-- BEGIN Data shown --

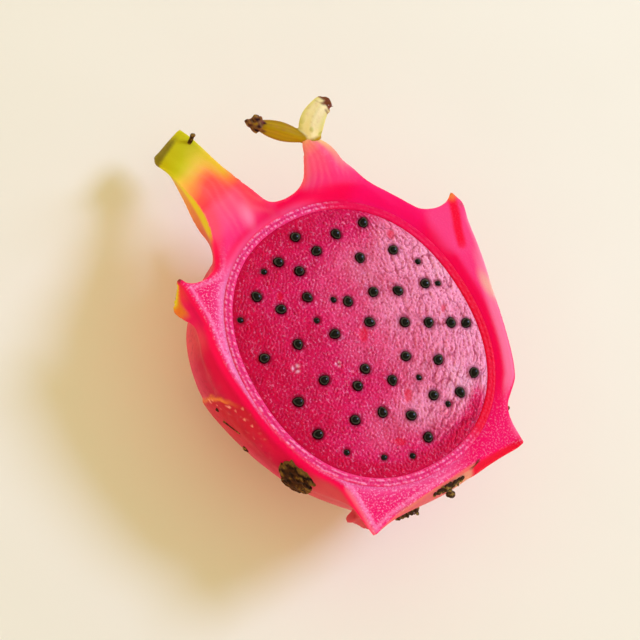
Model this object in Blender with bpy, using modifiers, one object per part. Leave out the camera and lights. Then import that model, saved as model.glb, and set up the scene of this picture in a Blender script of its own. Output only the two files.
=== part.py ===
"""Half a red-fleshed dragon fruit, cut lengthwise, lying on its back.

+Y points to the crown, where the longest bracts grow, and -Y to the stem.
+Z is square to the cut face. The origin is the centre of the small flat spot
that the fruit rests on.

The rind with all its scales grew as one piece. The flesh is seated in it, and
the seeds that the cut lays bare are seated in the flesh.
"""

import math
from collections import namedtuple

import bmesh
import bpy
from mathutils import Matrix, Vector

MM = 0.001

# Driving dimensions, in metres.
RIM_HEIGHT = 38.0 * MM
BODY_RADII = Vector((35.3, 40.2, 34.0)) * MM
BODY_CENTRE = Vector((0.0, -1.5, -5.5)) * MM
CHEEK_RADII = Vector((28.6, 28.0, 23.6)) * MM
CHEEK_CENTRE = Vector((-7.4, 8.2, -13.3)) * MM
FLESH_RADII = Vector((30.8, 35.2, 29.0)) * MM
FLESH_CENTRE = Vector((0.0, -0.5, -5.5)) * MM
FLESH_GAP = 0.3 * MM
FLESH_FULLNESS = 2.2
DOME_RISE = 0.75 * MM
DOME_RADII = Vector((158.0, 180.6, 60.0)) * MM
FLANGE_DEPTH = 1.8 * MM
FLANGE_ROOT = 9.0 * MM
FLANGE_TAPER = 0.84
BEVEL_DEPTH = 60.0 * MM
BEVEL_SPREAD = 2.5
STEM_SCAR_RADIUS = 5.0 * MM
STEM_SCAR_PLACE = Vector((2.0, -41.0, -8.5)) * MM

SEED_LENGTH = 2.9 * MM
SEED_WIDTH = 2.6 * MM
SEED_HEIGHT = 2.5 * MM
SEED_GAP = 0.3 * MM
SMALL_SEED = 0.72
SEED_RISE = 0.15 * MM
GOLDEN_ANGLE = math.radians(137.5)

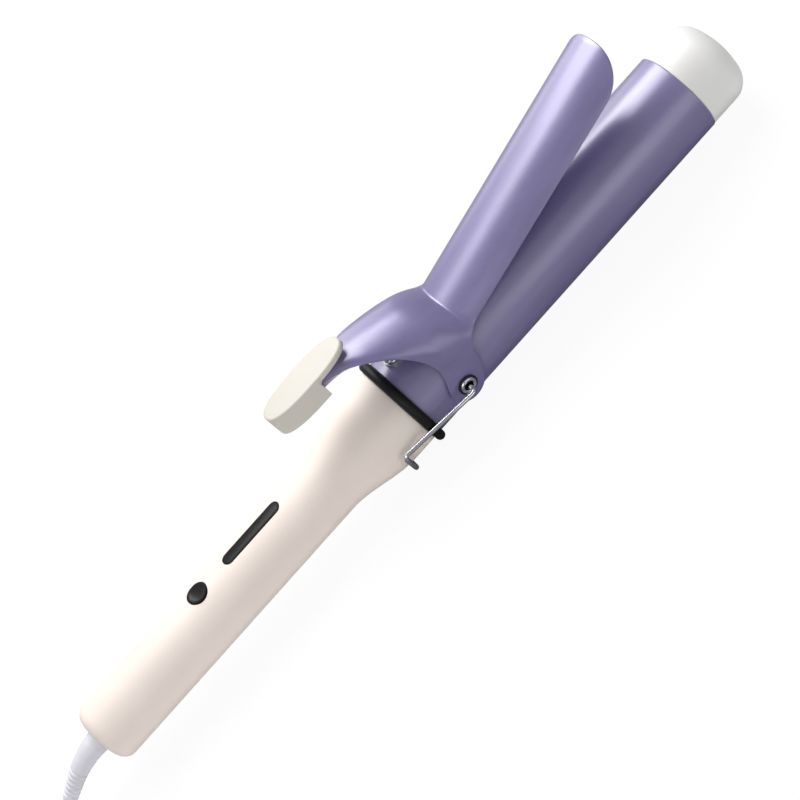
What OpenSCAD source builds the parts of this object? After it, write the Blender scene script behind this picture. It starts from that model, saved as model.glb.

-- END Data shown --

• Directive:
Gather every line from the entries above where the word "script" appears, and copy them.

• Response to this exercise:
Model this object in Blender with bpy, using modifiers, one object per part. Leave out the camera and lights. Then import that model, saved as model.glb, and set up the scene of this picture in a Blender script of its own. Output only the two files.
What OpenSCAD source builds the parts of this object? After it, write the Blender scene script behind this picture. It starts from that model, saved as model.glb.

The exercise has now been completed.